Desolation Dreams, one of the shorter tracks, is a well-crafted, spirited number, enhanced by flute and cello, and lots of tasty harmonics on the guitar. The lyrics have a plaintive quality to them, and seem to evoke a tale of trying to find one's home and place in a troubled universe.

And then...it happened! The epic centerpiece of the album, Hidden in the Light. Clocking in at just over 20 minutes, this is a winding, twisting, serpentine journey with layer piled upon layer, of musical exploration and aural goodness. Exotic riffs flow, Roey Ben-Yoseph delivers some earnest vocals, and keyboards make their first welcome appearance, all contributing to the majestic, at times demented, grandeur of this track.



Another noteworthy facet of this album, is the expert sonic sculpting provided by band members Andy Tillotson and Luis Nasser. Like two kids in a science lab (which, as adult scientists, they basically are), extreme thought and care has been lavished on the arrangements and sound design of the music.

At about seven minutes into Hidden in the Light, this is brought to the forefront. A tour-de-force instrumental section that is best described as a sonic maelstrom of dizzying proportions, featuring all sorts of odd, menacing sounds swirling all around, darting from side-to-side, mixed together in a brain-melting stew of seismic proportions. A great disc to listen to with headphones on, indeed.

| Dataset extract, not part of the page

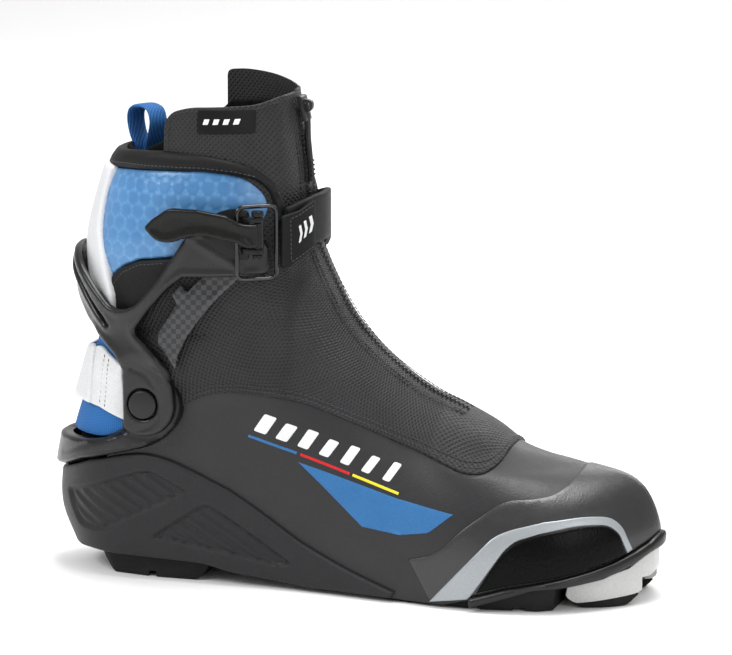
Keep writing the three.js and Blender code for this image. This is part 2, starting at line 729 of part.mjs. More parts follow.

After all that chaos, we slip into another lyrically intriguing shorter song, under the aptly named title, Losing My Insanity. Some expressive Roey vocals, and some choice, quick solos by (flautist/keyboardist) Steve Royce on flute and (guitarist/keyboardist) Rich Poston on organ, further showcase the diversity this line-up brings to the dance. Tasty.

The Last Menagerie is a heart-felt plea, about humankind's seeming relentless capacity for destruction of this, and by extension, any other planet's flora and fauna. Some wonderfully melancholic keyboard lines support the plight, followed by some blistering instrumental band interplay.


The last three tracks couple together quite nicely to form a strong finish.

First up is Time is Running Out. Back in the day, this would be the 'single' from the album, and it features some absolutely beautiful guitar chords, ably supported by a stunning vocal melody. The impact is strong and immediate.

The Waves Will Devour the Sea, is a crazy, instrumental tour-de-force. Polyrhythms, insane drum patterns, turn-on-a-dime changes...it's all here. Andy Tillotson really brings it on this one, on both drums and guitar and Luis Nasser digs in hard on bass, with a plethora of Dark Glass insanity, at his fingertips.

Closer Apogee, an ethereal and poignant shorter number ties it all together nicely, even featuring an appearance by the Lorelei herself, Mara Kovacevic, thus completing this phase of the journey, begun on predecessor Beyond the Panopticon.

Final verdict? This is a rich and layered album. It's the kind of record that invites you to investigate and delve into it more deeply and it amply rewards repeated listens. Further exploration into the thoughtful lyrical content and the meticulous production, provides a gateway to a more intense and intimate listening experience still.


Sonus Umbra-A Sky Full of Ghosts is a wonderful way to musically cap off the otherwise, much-maligned and troubled year of 2020 and help point the way forward to more great music, and hopefully a better day-to-day world experience, for all of us, in 2021.